Mr Sukarno's other daughter, Ms Sukmawati Sukarnoputri, said in an interview that Ms Megawati could not be compared to their father, whom she described as 'really very special'.

She also said it would be better if Mr Abdurrahman remained as President while Ms Megawati kept her post as Vice-President.

'President Wahid still has the drive to remain as President. We don't find anything wrong with him or that he made a mistake in certain matters,' she said.

Much of Ms Megawati's popularity comes from public perception that she will live up to the ideals of her father – a point reinforced in a recent poll by the Tempo news magazine in which most respondents said Ms Megawati possessed the same leadership qualities as her father.

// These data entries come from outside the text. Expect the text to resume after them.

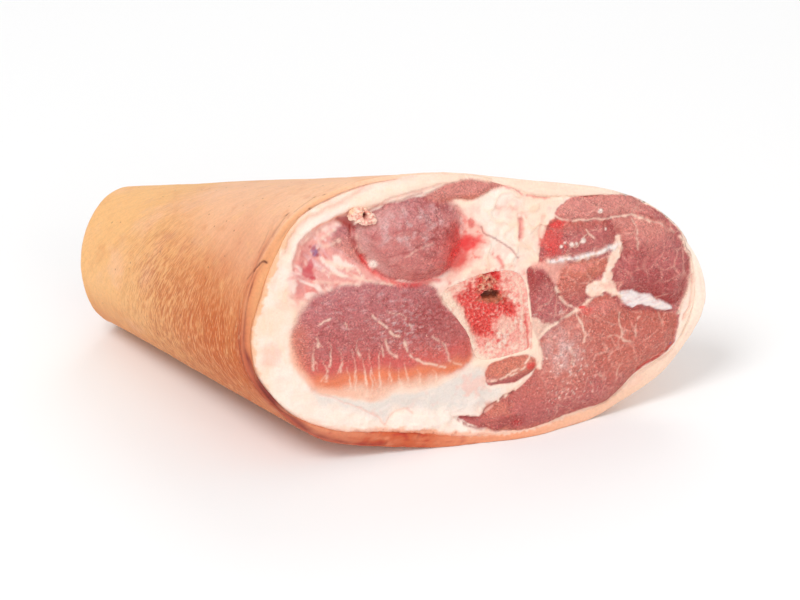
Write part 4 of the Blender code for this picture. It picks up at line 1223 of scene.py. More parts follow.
# Creases beside the cut at the left. Each row: bearing on a full turn, place in millimetres beyond
# the cut's outer corner (negative on the cut edge), strength, and width.
INNER_CREASE = (
    (2.20, -2.0, 0.0, 0.3), (2.36, -2.0, 0.20, 0.35), (2.54, -1.6, 0.35, 0.35), (2.65, -1.6, 0.40, 0.35),
    (2.75, -1.2, 0.50, 0.40), (2.83, 0.2, 0.70, 0.45), (3.00, 0.2, 0.70, 0.50), (3.12, -0.1, 0.85, 0.60),
    (3.17, -0.8, 0.95, 0.90), (3.24, -1.4, 1.0, 1.30), (3.34, -1.2, 1.0, 1.90), (3.42, -1.0, 1.0, 1.90),
    (3.50, -1.0, 0.95, 1.70), (3.62, -1.0, 0.85, 1.30), (3.78, -1.0, 0.55, 0.90), (4.00, -0.8, 0.25, 0.60),
    (4.20, -0.6, 0.0, 0.4),
)
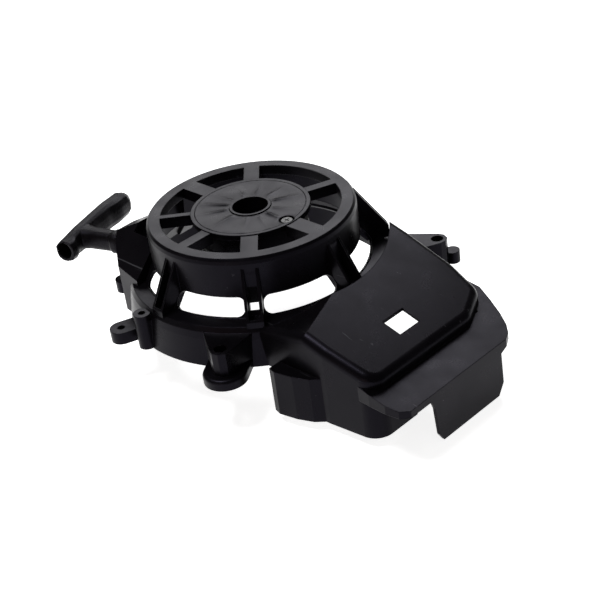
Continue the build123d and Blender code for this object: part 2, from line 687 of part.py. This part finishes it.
if __name__ == "__main__":
    os.makedirs("parts", exist_ok=True)
    for node, make in NODES.items():
        save(make(), node)
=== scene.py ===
"""Recoil starter housing: a black moulded blower housing with its hand starter.

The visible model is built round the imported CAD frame. Lengths are in metres."""

import json
import math

import bpy
from mathutils import Matrix, Vector


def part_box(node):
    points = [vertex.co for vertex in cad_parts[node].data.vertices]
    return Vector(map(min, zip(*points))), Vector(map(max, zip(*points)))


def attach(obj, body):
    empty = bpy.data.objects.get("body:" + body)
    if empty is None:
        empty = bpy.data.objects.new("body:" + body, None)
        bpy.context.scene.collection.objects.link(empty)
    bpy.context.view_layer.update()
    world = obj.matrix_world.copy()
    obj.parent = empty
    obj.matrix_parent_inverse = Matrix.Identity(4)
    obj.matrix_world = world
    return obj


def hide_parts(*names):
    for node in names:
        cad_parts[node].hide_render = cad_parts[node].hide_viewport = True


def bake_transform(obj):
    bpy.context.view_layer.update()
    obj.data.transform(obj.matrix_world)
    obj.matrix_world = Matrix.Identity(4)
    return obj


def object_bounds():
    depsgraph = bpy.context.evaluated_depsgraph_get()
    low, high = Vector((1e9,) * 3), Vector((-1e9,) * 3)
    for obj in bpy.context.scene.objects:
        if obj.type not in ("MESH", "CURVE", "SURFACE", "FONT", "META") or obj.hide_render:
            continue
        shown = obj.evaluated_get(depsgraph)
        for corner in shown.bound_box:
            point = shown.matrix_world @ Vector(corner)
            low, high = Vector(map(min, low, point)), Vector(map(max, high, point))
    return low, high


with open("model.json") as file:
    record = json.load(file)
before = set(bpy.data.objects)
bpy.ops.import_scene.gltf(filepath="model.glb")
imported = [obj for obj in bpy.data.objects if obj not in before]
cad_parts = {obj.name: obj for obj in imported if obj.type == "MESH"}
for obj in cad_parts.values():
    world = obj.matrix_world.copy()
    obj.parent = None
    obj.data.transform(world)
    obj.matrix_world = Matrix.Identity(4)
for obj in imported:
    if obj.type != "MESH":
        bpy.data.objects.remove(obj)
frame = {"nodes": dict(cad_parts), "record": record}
cad_lo, cad_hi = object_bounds()

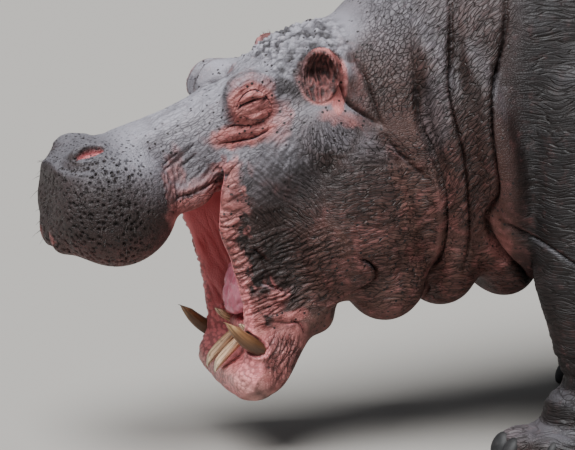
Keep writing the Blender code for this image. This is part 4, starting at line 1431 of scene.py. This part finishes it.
def hide_material():
    """Skin with its finest creases along the webs in the mesh, and a fine net where there are none."""
    g = Graph("hide_skin")
    here = g.place()
    share, wet = g.attribute("flow_share"), g.attribute("wet")
    pit = g.times(g.ramp(g.cells(here, 105), 0.34, 0.16), g.attribute("pitted"))
    crease = g.times(g.ramp(g.cells(g.flow((3.2, 1.7, 3.2)), 1.0, "DISTANCE_TO_EDGE"), 0.13, 0.0), share)
    bare = g.larger(g.attribute("painted_sheen"), g.times(g.attribute("pink"), 0.8))
    crease = g.times(crease, g.minus(1.0, g.times(bare, 0.62)))
    net = g.times(g.ramp(g.cells(here, 150, "DISTANCE_TO_EDGE"), 0.0, 0.16, 0, 0.7), 0.5)
    net = g.times(net, g.times(g.minus(1.0, g.times(wet, 0.4)), g.minus(1.0, g.times(share, 0.7))))
    g.bump(g.minus(g.minus(net, crease), g.times(pit, 1.4)), 1.0, 0.0022)
    # painted shade in the finest creases and in the muzzle's pits
    deep = g.larger(g.times(crease, 0.7), g.times(pit, 0.8))
    g.paint(g.mix(deep, hide_colour(g, here), CREASE_SHADE))
    g.feed(g.shader.inputs["Roughness"], g.ramp(wet, 0, 1, 0.54, 0.32))
    g.shader.inputs["Specular IOR Level"].default_value = 0.34
    return g.made


def ivory_material(name, root, middle, tip):
    """Tooth enamel, stained from its root to its tip and streaked along its length."""
    g = Graph(name)
    reach = g.attribute("reach")
    along = g.nodes.new("ShaderNodeCombineXYZ")
    for socket, (part, scale) in enumerate((("turn", 3.0), ("other_turn", 3.0), ("reach", 1.6))):
        g.feed(along.inputs[socket], g.times(g.attribute(part), scale))
    streak = g.noise(along.outputs[0], 1.6, 4)
    stain = g.noise(g.place(), 60, 4)
    colour = g.mix(g.ramp(reach, 0.30, 0.80), root, middle)
    colour = g.mix(g.ramp(reach, 0.70, 1.0), colour, tip)
    colour = g.mix(g.ramp(streak, 0.46, 0.60, 0, 0.72), colour, (0.085, 0.036, 0.014))
    g.paint(g.mix(g.ramp(stain, 0.54, 0.70, 0, 0.5), colour, (0.10, 0.045, 0.016)))
    g.shader.inputs["Roughness"].default_value = 0.34
    g.bump(streak, 0.8, 0.0030)
    return g.made


def simple_material(name, first, second, scale, rough, bump_by=0.0):
    """Two colours mixed by noise."""
    g = Graph(name)
    share = g.noise(g.place(), scale, 3)
    g.paint(g.mix(g.ramp(share, 0.35, 0.65), first, second))
    g.shader.inputs["Roughness"].default_value = rough
    if bump_by:
        g.bump(share, 0.7, bump_by)
    return g.made


def eye_material():
    """The ball, darker in the iris and black in the pupil."""
    g = Graph("eye_surface")
    gaze = g.attribute("gaze")
    colour = g.mix(g.ramp(gaze, 0.80, 0.84), (0.20, 0.10, 0.08), (0.045, 0.020, 0.008))
    g.paint(g.mix(g.ramp(gaze, 0.955, 0.965), colour, (0.003, 0.003, 0.003)))
    g.shader.inputs["Roughness"].default_value = 0.08
    return g.made


# ---------------------------------------------------------------- pieces of their own

Tooth = namedtuple("Tooth", "root tip radius bend")
LOWER_TUSK = Tooth((0.163, -0.083, 0.232), (0.181, -0.222, 0.330), 0.0185, (0.010, -0.010, -0.014))
LOWER_MIDDLE = Tooth((0.031, -0.104, 0.290), (0.034, -0.203, 0.196), 0.0125, (0, -0.005, 0.005))
LOWER_OUTER = Tooth((0.098, -0.108, 0.292), (0.104, -0.152, 0.326), 0.0090, (0, -0.003, -0.002))
UPPER_TUSK = Tooth((0.080, -0.420, 0.668), (0.086, -0.436, 0.545), 0.0160, (0.004, -0.008, 0))
UPPER_MIDDLE = Tooth((0.030, -0.473, 0.640), (0.031, -0.487, 0.545), 0.0125, (0, -0.004, 0))
UPPER_OUTER = Tooth((0.068, -0.457, 0.640), (0.072, -0.469, 0.555), 0.0110, (0, -0.004, 0))
TUSK_LIFT = {1: (0.004, 0.008, 0.027), -1: (0, 0, 0)}  # the left lower tusk sits higher than the right one


def ring_faces(rows, count, base=0):
    """Faces over rows of count points, numbered from base, with both ends closed."""
    faces = []
    for i in range(rows - 1):
        for k in range(count):
            a, b = base + i * count + k, base + i * count + (k + 1) % count
            faces.append((a, b, b + count, a + count))
    faces.append(tuple(range(base, base + count))[::-1])
    faces.append(tuple(range(base + (rows - 1) * count, base + rows * count)))
    return faces


def solid(name, points, faces):
    mesh = bpy.data.meshes.new(name)
    mesh.from_pydata(points.tolist(), [], faces)
    return add_object(name, mesh)


def tooth_line(shape, side, lift, rings):
    """Points along the middle of a tooth, from the root to the tip."""
    mirror = np.array((side, 1, 1))
    root, tip, bend = (np.array(v) * mirror for v in (shape.root, shape.tip, shape.bend))
    share = np.linspace(0, 1, rings)
    return root + np.outer(share, tip - root) + np.outer(4 * share * (1 - share), bend) + np.array(lift)


def sculpt_gums(hide):
    """A raised ring of gum round each tooth, and a cleft between the two, darkened with painted shade."""
    for shape in (LOWER_TUSK, LOWER_MIDDLE, LOWER_OUTER, UPPER_TUSK, UPPER_MIDDLE, UPPER_OUTER):
        for _, side in SIDES:
            centres = tooth_line(shape, side, TUSK_LIFT[side] if shape is LOWER_TUSK else (0, 0, 0), 24)
            index = np.flatnonzero((np.abs(hide.p - centres.mean(0)) < 0.10).all(1))
            gap = np.full(len(index), 9.0)
            for centre in centres:
                gap = np.minimum(gap, np.linalg.norm(hide.p[index] - centre, axis=1))
            edge = gap - shape.radius
            hide.rise[index] += 0.0045 * bell(edge - 0.007, 0.0045) - 0.0040 * bell(edge, 0.0035)
            hide.line[index] = np.maximum(hide.line[index], bell(edge, 0.0035))
    hide.press()


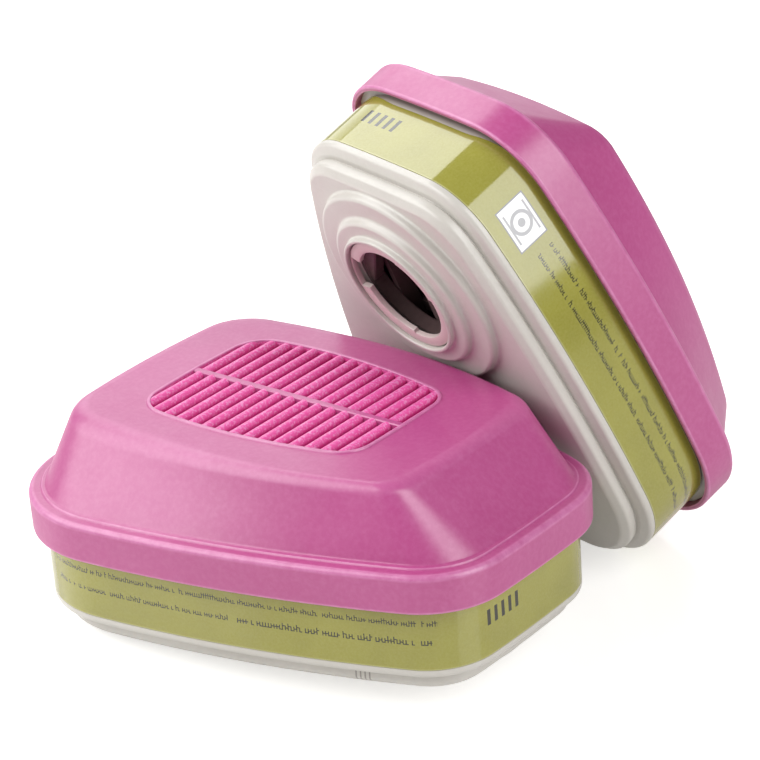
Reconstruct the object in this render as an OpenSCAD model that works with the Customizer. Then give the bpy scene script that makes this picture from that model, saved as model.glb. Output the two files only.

Analysts said that Mr Abdurrahman might be using Ms Megawati's sisters to portray the PDI-P as betraying the Sukarnoist ideology in order to split the party.

'Many Sukarnoists in the PDI-P don't agree with the special session,' said a PDI-P source, referring to the August session of the country's National Assembly (MPR), where Mr Abdurrahman faces impeachment proceedings. The President had threatened to boycott the session, but MPR chairman Amien Rais said yesterday that impeachment proceedings against him would go ahead on Aug 1 regardless of whether he attends the session.

Some observers said Ms Rachmawati might be moving closer to Mr Abdurrahman because she was pleased that he had supported moves to reinstate Mr Sukarno's name and revoke a 1967 decree blaming him for the communist coup attempt.